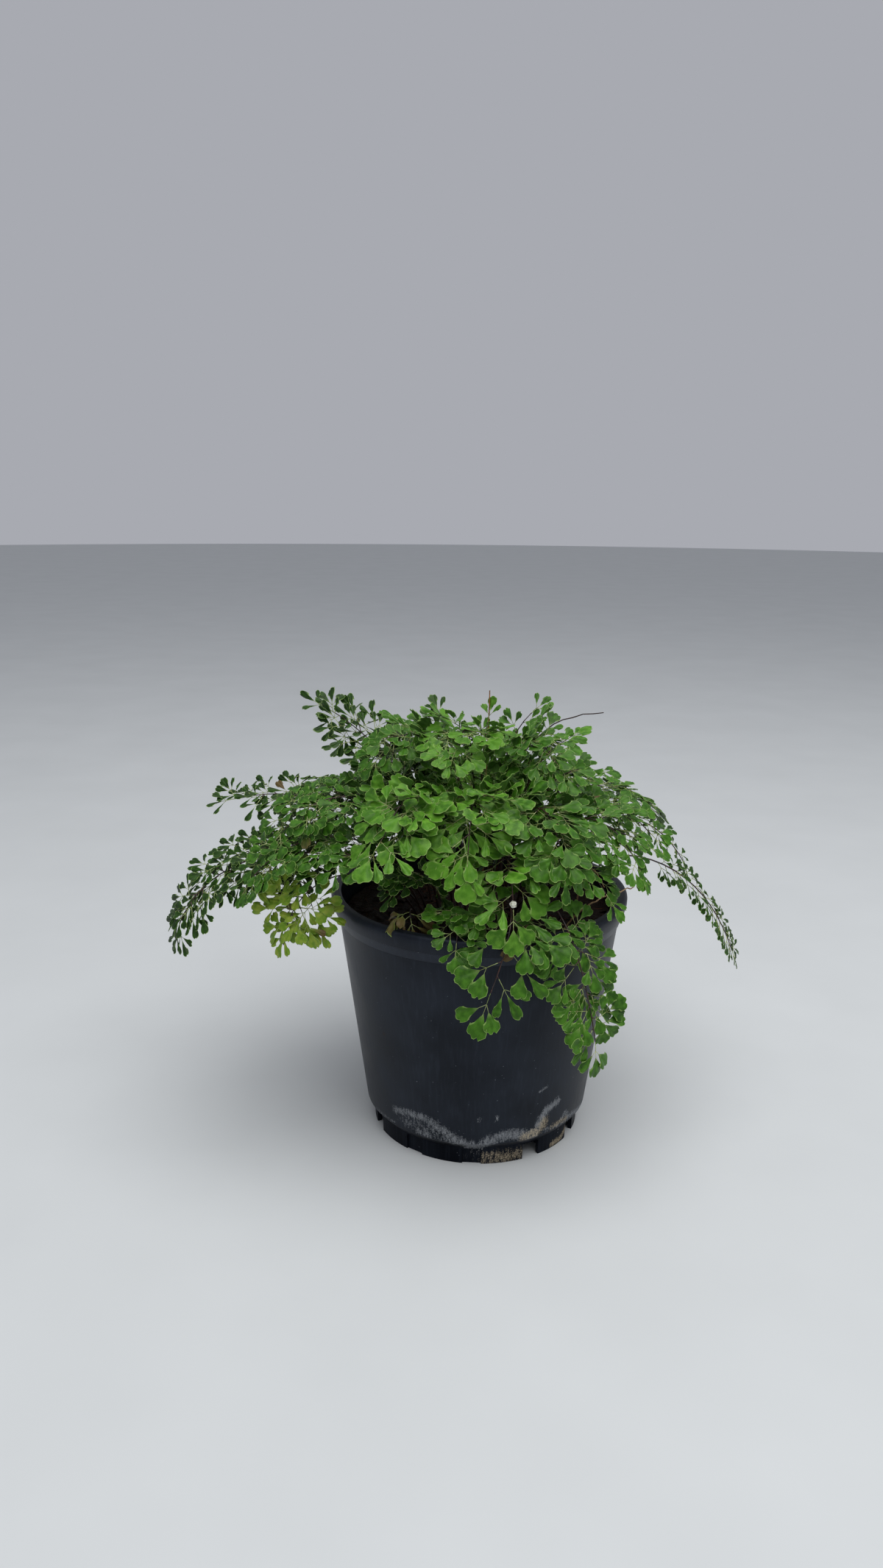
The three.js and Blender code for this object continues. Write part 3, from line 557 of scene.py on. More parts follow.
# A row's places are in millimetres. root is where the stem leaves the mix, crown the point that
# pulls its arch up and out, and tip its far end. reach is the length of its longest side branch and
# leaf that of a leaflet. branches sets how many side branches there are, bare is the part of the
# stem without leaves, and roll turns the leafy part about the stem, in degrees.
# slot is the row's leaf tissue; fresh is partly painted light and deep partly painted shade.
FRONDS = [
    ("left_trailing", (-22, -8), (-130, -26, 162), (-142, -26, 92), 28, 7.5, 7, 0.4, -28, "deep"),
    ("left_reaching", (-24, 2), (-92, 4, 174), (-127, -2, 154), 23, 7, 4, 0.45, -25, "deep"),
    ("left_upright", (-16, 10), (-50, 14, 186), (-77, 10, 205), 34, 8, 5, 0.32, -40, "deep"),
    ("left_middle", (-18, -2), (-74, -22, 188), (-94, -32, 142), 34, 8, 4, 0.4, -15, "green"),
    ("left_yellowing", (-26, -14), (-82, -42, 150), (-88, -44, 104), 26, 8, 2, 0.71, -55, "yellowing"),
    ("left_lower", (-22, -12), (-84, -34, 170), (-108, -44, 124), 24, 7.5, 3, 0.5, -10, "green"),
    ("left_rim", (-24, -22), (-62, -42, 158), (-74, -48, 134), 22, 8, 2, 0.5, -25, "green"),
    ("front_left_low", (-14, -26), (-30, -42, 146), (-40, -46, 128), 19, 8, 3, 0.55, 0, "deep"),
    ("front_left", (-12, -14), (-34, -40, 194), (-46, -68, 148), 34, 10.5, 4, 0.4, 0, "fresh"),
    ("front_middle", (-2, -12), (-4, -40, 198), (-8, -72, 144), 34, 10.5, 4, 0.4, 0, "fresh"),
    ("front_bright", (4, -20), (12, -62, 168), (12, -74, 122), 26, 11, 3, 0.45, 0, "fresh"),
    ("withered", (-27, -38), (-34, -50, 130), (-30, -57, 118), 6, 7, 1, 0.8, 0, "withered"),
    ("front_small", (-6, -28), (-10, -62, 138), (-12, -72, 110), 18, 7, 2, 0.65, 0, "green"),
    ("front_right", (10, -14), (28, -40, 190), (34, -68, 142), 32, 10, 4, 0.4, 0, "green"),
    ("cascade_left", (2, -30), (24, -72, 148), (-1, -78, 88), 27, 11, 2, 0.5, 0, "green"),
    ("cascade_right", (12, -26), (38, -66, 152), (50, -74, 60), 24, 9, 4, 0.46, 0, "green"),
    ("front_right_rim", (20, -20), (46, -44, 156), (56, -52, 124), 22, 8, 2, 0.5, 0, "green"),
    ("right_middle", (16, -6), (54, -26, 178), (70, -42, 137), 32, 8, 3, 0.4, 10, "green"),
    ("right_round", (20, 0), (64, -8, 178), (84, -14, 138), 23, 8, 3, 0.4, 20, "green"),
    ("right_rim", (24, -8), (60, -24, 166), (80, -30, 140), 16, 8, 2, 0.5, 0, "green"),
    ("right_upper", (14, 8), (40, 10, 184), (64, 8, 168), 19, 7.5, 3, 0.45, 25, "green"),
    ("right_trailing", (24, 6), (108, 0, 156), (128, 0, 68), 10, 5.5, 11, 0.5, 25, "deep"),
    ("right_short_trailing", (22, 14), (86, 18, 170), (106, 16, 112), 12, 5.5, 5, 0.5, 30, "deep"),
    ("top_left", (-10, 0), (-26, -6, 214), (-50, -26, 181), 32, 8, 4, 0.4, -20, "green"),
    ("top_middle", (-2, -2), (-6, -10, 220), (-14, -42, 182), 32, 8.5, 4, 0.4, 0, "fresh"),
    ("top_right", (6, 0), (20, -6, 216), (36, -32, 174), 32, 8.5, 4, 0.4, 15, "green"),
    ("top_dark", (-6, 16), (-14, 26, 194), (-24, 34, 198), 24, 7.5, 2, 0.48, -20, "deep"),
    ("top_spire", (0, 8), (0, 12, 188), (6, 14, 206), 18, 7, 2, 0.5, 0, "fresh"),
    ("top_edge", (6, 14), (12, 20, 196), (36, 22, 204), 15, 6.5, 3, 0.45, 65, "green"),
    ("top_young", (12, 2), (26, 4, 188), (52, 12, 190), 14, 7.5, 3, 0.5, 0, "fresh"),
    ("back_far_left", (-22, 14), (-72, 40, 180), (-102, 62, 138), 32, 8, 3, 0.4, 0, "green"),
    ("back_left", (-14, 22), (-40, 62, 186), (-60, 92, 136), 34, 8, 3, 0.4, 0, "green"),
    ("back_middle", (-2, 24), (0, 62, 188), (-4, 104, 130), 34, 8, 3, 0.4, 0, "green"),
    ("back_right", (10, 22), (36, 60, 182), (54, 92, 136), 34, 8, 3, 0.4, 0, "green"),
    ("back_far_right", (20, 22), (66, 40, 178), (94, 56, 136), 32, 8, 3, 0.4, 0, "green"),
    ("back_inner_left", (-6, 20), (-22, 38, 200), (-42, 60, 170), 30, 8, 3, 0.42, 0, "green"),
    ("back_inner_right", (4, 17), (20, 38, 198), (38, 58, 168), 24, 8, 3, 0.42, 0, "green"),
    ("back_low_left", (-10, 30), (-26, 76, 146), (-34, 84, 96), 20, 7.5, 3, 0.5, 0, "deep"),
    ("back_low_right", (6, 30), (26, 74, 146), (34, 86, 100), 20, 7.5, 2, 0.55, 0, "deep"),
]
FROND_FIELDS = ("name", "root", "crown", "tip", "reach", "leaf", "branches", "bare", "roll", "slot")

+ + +

**PROBLEM DETAILS**
Print the listing above in full, exactly as it is.

**FINISHED ANSWER**
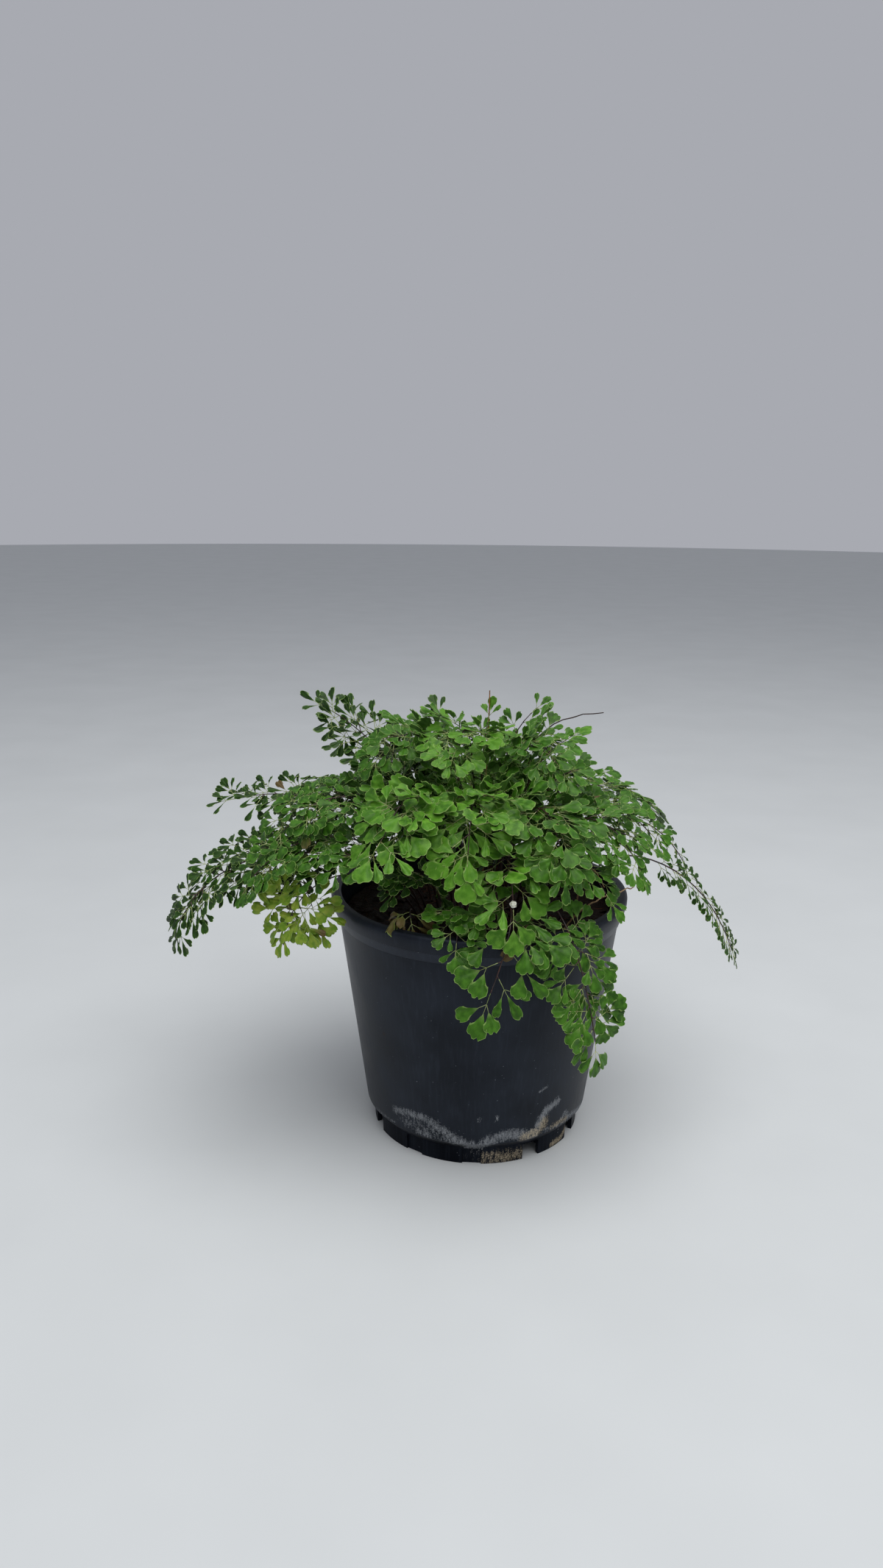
The three.js and Blender code for this object continues. Write part 3, from line 557 of scene.py on. More parts follow.
# A row's places are in millimetres. root is where the stem leaves the mix, crown the point that
# pulls its arch up and out, and tip its far end. reach is the length of its longest side branch and
# leaf that of a leaflet. branches sets how many side branches there are, bare is the part of the
# stem without leaves, and roll turns the leafy part about the stem, in degrees.
# slot is the row's leaf tissue; fresh is partly painted light and deep partly painted shade.
FRONDS = [
    ("left_trailing", (-22, -8), (-130, -26, 162), (-142, -26, 92), 28, 7.5, 7, 0.4, -28, "deep"),
    ("left_reaching", (-24, 2), (-92, 4, 174), (-127, -2, 154), 23, 7, 4, 0.45, -25, "deep"),
    ("left_upright", (-16, 10), (-50, 14, 186), (-77, 10, 205), 34, 8, 5, 0.32, -40, "deep"),
    ("left_middle", (-18, -2), (-74, -22, 188), (-94, -32, 142), 34, 8, 4, 0.4, -15, "green"),
    ("left_yellowing", (-26, -14), (-82, -42, 150), (-88, -44, 104), 26, 8, 2, 0.71, -55, "yellowing"),
    ("left_lower", (-22, -12), (-84, -34, 170), (-108, -44, 124), 24, 7.5, 3, 0.5, -10, "green"),
    ("left_rim", (-24, -22), (-62, -42, 158), (-74, -48, 134), 22, 8, 2, 0.5, -25, "green"),
    ("front_left_low", (-14, -26), (-30, -42, 146), (-40, -46, 128), 19, 8, 3, 0.55, 0, "deep"),
    ("front_left", (-12, -14), (-34, -40, 194), (-46, -68, 148), 34, 10.5, 4, 0.4, 0, "fresh"),
    ("front_middle", (-2, -12), (-4, -40, 198), (-8, -72, 144), 34, 10.5, 4, 0.4, 0, "fresh"),
    ("front_bright", (4, -20), (12, -62, 168), (12, -74, 122), 26, 11, 3, 0.45, 0, "fresh"),
    ("withered", (-27, -38), (-34, -50, 130), (-30, -57, 118), 6, 7, 1, 0.8, 0, "withered"),
    ("front_small", (-6, -28), (-10, -62, 138), (-12, -72, 110), 18, 7, 2, 0.65, 0, "green"),
    ("front_right", (10, -14), (28, -40, 190), (34, -68, 142), 32, 10, 4, 0.4, 0, "green"),
    ("cascade_left", (2, -30), (24, -72, 148), (-1, -78, 88), 27, 11, 2, 0.5, 0, "green"),
    ("cascade_right", (12, -26), (38, -66, 152), (50, -74, 60), 24, 9, 4, 0.46, 0, "green"),
    ("front_right_rim", (20, -20), (46, -44, 156), (56, -52, 124), 22, 8, 2, 0.5, 0, "green"),
    ("right_middle", (16, -6), (54, -26, 178), (70, -42, 137), 32, 8, 3, 0.4, 10, "green"),
    ("right_round", (20, 0), (64, -8, 178), (84, -14, 138), 23, 8, 3, 0.4, 20, "green"),
    ("right_rim", (24, -8), (60, -24, 166), (80, -30, 140), 16, 8, 2, 0.5, 0, "green"),
    ("right_upper", (14, 8), (40, 10, 184), (64, 8, 168), 19, 7.5, 3, 0.45, 25, "green"),
    ("right_trailing", (24, 6), (108, 0, 156), (128, 0, 68), 10, 5.5, 11, 0.5, 25, "deep"),
    ("right_short_trailing", (22, 14), (86, 18, 170), (106, 16, 112), 12, 5.5, 5, 0.5, 30, "deep"),
    ("top_left", (-10, 0), (-26, -6, 214), (-50, -26, 181), 32, 8, 4, 0.4, -20, "green"),
    ("top_middle", (-2, -2), (-6, -10, 220), (-14, -42, 182), 32, 8.5, 4, 0.4, 0, "fresh"),
    ("top_right", (6, 0), (20, -6, 216), (36, -32, 174), 32, 8.5, 4, 0.4, 15, "green"),
    ("top_dark", (-6, 16), (-14, 26, 194), (-24, 34, 198), 24, 7.5, 2, 0.48, -20, "deep"),
    ("top_spire", (0, 8), (0, 12, 188), (6, 14, 206), 18, 7, 2, 0.5, 0, "fresh"),
    ("top_edge", (6, 14), (12, 20, 196), (36, 22, 204), 15, 6.5, 3, 0.45, 65, "green"),
    ("top_young", (12, 2), (26, 4, 188), (52, 12, 190), 14, 7.5, 3, 0.5, 0, "fresh"),
    ("back_far_left", (-22, 14), (-72, 40, 180), (-102, 62, 138), 32, 8, 3, 0.4, 0, "green"),
    ("back_left", (-14, 22), (-40, 62, 186), (-60, 92, 136), 34, 8, 3, 0.4, 0, "green"),
    ("back_middle", (-2, 24), (0, 62, 188), (-4, 104, 130), 34, 8, 3, 0.4, 0, "green"),
    ("back_right", (10, 22), (36, 60, 182), (54, 92, 136), 34, 8, 3, 0.4, 0, "green"),
    ("back_far_right", (20, 22), (66, 40, 178), (94, 56, 136), 32, 8, 3, 0.4, 0, "green"),
    ("back_inner_left", (-6, 20), (-22, 38, 200), (-42, 60, 170), 30, 8, 3, 0.42, 0, "green"),
    ("back_inner_right", (4, 17), (20, 38, 198), (38, 58, 168), 24, 8, 3, 0.42, 0, "green"),
    ("back_low_left", (-10, 30), (-26, 76, 146), (-34, 84, 96), 20, 7.5, 3, 0.5, 0, "deep"),
    ("back_low_right", (6, 30), (26, 74, 146), (34, 86, 100), 20, 7.5, 2, 0.55, 0, "deep"),
]
FROND_FIELDS = ("name", "root", "crown", "tip", "reach", "leaf", "branches", "bare", "roll", "slot")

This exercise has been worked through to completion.